The various committees that have worked during the past three years to make The Campion Rink become a reality are recorded in this program. Similarly, the hundreds who provided financial support.
Through it all, though, there are a special few who deserve particular thanks. Without them, the Campion Rink would still be only an idea.
Dottie Campion-Corcoran and Ron Campion brought Jim Campion’s spirit to the project.
Lou Bressett, co-chairman of the Campion Rink Committee, led the Hanover Improvement Society to its prominent role.
Hanover Town Manager Cliff Vermilya, a constant resource.

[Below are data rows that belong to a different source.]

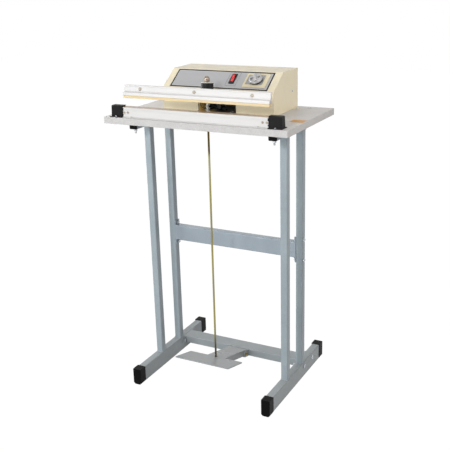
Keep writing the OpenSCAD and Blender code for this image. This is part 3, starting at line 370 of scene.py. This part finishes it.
thread_ridges.links.new(calc(thread_ridges, "MULTIPLY", t_root_shade, t_here), t_out["Root Shade"])


def place_on(tree):
    return tree.nodes["coords"].outputs["Object"]


def cut_thread(material, centre, pitch, low, high, depth, root_shade):
    """Adds a screw thread's ridges, and painted shade along their roots, to a material round a vertical axis."""
    tree = material.node_tree
    ridges = put(tree, "ShaderNodeGroup", (("Vector", place_on(tree)), ("Centre", centre),
                                           ("Pitch", pitch), ("Low", low), ("High", high)),
                 node_tree=thread_ridges).outputs
    taken = put(tree, "ShaderNodeBump", (("Strength", 1.0), ("Distance", depth), ("Height", ridges["Height"]),
                                         ("Normal", tree.nodes["bump"].outputs[0])))
    tree.links.new(taken.outputs[0], tree.nodes["Principled BSDF"].inputs["Normal"])
    # painted shade along the thread's roots
    dark = blend(tree, ridges["Root Shade"], tree.nodes["rubbed_and_lit"].outputs[2], rgb(*root_shade))
    for joined in [k for k in tree.links if k.from_node == tree.nodes["rubbed_and_lit"] and k.to_node != dark.node]:
        tree.links.new(dark, joined.to_socket)


zinc = finish("clear_zinc_plate", (205, 208, 212), (176, 180, 186), 0.27, metal=1.0, fine=1400, broad=60,
              relief=0.000006, speckle=0.04, rough_span=0.14, wear_and_glint_colour=(150, 152, 154), wear_and_glint=0.15, soften=0.0003)
dress(zinc, "middle_crossbar_bolts", "lower_crossbar_bolts")
stud_zinc = finish("stud_zinc_plate", (200, 202, 205), (166, 168, 172), 0.30, metal=1.0, fine=1400, broad=60,
                   relief=0.000006, speckle=0.04, rough_span=0.14, soften=0.0003)
dress(stud_zinc, "rail_studs")

# ---------------------------------------------------------------------------
# Crossbars: a flat bar across the rear legs, and a lower one near the floor that
# carries the pedal's ears and has the base tubes' enamel. Both are bolted through
# the tubes.
# ---------------------------------------------------------------------------
bar_enamel = finish("crossbar_enamel", (163, 174, 184), (151, 162, 172), 0.32, fine=260, broad=7, relief=0.00003,
                    speckle=0.03, wear_and_glint_colour=(104, 108, 110), wear_and_glint=0.18, dust_and_sheen=0.04, level=0.4)
dress(bar_enamel, "middle_crossbar")
dress(base_enamel, "lower_crossbar")

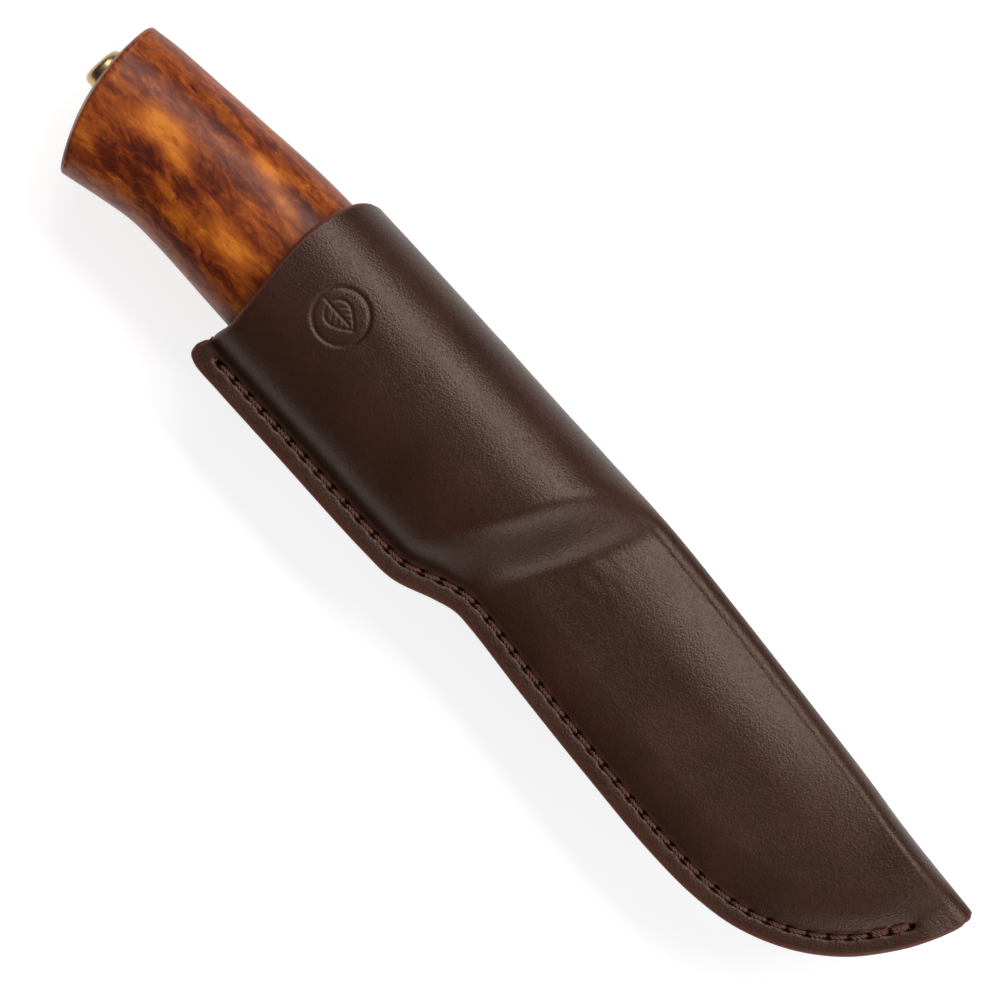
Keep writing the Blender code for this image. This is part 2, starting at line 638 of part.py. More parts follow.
def main():
    sheath_frame = add_empty("sheath_frame", (0.0, 0.0, 0.0))
    knife_frame = add_empty("knife_frame", (CAP_CROWN_X, TANG_Y, 0.0))

    leather = material("sheath_leather", (0.045, 0.024, 0.018), 0.5)
    edge_leather = material("edge_leather", (0.19, 0.055, 0.03), 0.6)
    thread = material("thread", (0.14, 0.04, 0.022), 0.75)
    wood = material("birch", (0.35, 0.1, 0.025), 0.35)
    steel = material("steel", (0.62, 0.62, 0.63), 0.28, 1.0)
    brass = material("brass", (0.62, 0.47, 0.24), 0.3, 1.0)

    centres, directions = stitch_line()
    stitch_cutter = make_stitch_cutter(sheath_frame, centres, directions)
    body = make_sheath_body(sheath_frame, leather)
    loop = make_belt_loop(sheath_frame, leather)
    welt = make_welt(sheath_frame, edge_leather)
    cut(body, stitch_cutter)
    cut(welt, stitch_cutter)
    make_tube("seam_thread_front", thread_path(centres, directions, 1), THREAD_RADIUS, sheath_frame, thread)
    make_tube("seam_thread_back", thread_path(centres, directions, -1), THREAD_RADIUS, sheath_frame, thread)
    for label, x in zip(("upper", "lower"), RIVET_X):
        cut_rivet_holes(body, loop, label, x, sheath_frame)
        make_rivet(sheath_frame, brass, label, x)

    tang_cutter = make_tang_cutter(knife_frame)
    handle = make_handle(knife_frame, wood)
    cut(handle, make_cap_cutter(knife_frame))
    cut(handle, tang_cutter)
    cut(make_bolster(knife_frame, brass), tang_cutter)
    cut(make_butt_cap(knife_frame, brass), tang_cutter)
    make_blade(knife_frame, steel)
    bpy.context.view_layer.update()


clear_scene()
PARTS = new_collection("sheath_knife")
CUTTERS = new_collection("sheath_knife_cutters")
main()
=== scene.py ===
"""The looks of the sheath knife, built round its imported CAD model.

Shapes are drawn in millimetres in a knife frame: +X runs to the blade's point, +Y to its spine and
+Z out of the sheath's front face, with Z = 0 in the seam's middle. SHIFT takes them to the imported
model's frame.
"""

import math

import bpy
import numpy as np
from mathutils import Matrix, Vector


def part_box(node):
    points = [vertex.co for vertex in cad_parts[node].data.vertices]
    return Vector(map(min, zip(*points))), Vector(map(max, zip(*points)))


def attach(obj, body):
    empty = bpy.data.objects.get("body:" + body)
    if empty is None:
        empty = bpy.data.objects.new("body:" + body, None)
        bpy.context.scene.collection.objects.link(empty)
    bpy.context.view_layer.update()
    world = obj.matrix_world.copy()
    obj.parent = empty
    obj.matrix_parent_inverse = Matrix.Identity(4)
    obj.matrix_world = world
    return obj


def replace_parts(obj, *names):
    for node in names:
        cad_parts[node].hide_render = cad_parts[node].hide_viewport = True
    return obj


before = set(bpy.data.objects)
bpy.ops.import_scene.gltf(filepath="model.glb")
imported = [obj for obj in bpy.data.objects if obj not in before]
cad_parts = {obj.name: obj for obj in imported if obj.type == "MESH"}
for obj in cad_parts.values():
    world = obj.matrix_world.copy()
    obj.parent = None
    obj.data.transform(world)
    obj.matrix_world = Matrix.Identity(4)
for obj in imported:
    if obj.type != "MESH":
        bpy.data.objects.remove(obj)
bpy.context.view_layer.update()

MM = 0.001

# ---- the CAD model's driving dimensions, millimetres ----
LEATHER = 2.3
SEAM_HALF = 3.7
TIP_HALF = 2.75
HANDLE_BULGE = 14.3
BLADE_BULGE = 5.6
BULGE_MID_Y = 0.2
BULGE_EDGE_POWER = 2.2
BULGE_SPINE_POWER = 2.4
CREASE_INSET = 5.6
FLANGE_WIDTH = 5.0
FACE_RISE = 9.0
FACE_RISE_POWER = 2.2
HANDLE_FOLD_REACH = 6.0
BLADE_FOLD_REACH = 3.5
SPINE_FALL = 2.6
SPINE_FALL_Y = 3.0
SPINE_FALL_POWER = 1.8
NOSE_START_X = -3.0
NOSE_SLANT = 0.42
NOSE_LENGTH = 16.0
BULGE_BLEND = 3.0
STITCH_INSET = 3.8
STITCH_PITCH = 3.94
STITCH_FIRST_X = -60.9
STITCH_LAST = (107.9, 4.6)
LOOP_Y = (-12.5, 13.5)
LOOP_FLAT_Z = 19.8
LOOP_TOP_TAB = (-65.0, -52.0)
LOOP_FLAT_X = (-45.0, 4.0)
LOOP_LOW_TAB = (20.0, 32.0)
LOOP_LEATHER = 2.3
LOOP_CUP = 0.06
GAP = 0.3
RIVET_X = (-58.5, 26.0)
RIVET_Y = 0.5
RIVET_CAP_R = 4.3
BUTT_BULGE = 3.2
BUTT_CROWN = 1.1
BOLSTER_X = (-9.5, -6.3)
BOLSTER_HALF = (12.6, 8.8)
BOLSTER_Y = -0.2
TANG_Y = -1.7
TANG_HALF_Z = 1.6
TANG_START_X = -6.3
TANG_END_X = -119.3
CAP_R = 4.25
CAP_BASE_X = -116.2
CAP_CROWN_X = -119.9
BLADE_HALF_Z = 1.6

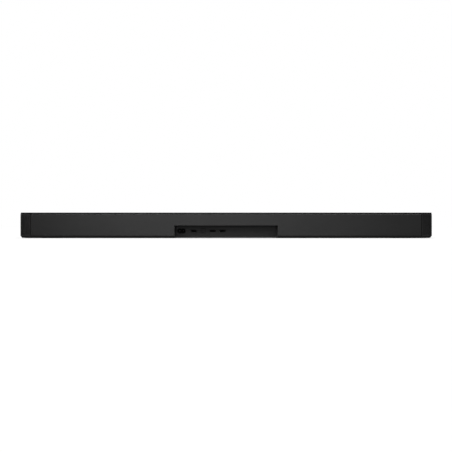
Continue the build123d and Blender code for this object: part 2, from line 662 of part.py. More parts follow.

Dartmouth’s support was directed by Jack Skewes and Gordie DeWitt.
Tod Schweizer, chairman of the building committee, played a critical hands-on role to oversee all phases of construction.
And, especially, Steve Whitman, who was late for that initial meeting in 1984. He arrived to learn he had been elected to lead the project. From the first day, Steve became the driving force in the fulfillment of a dream that has become reality — The James W. Campion III Rink.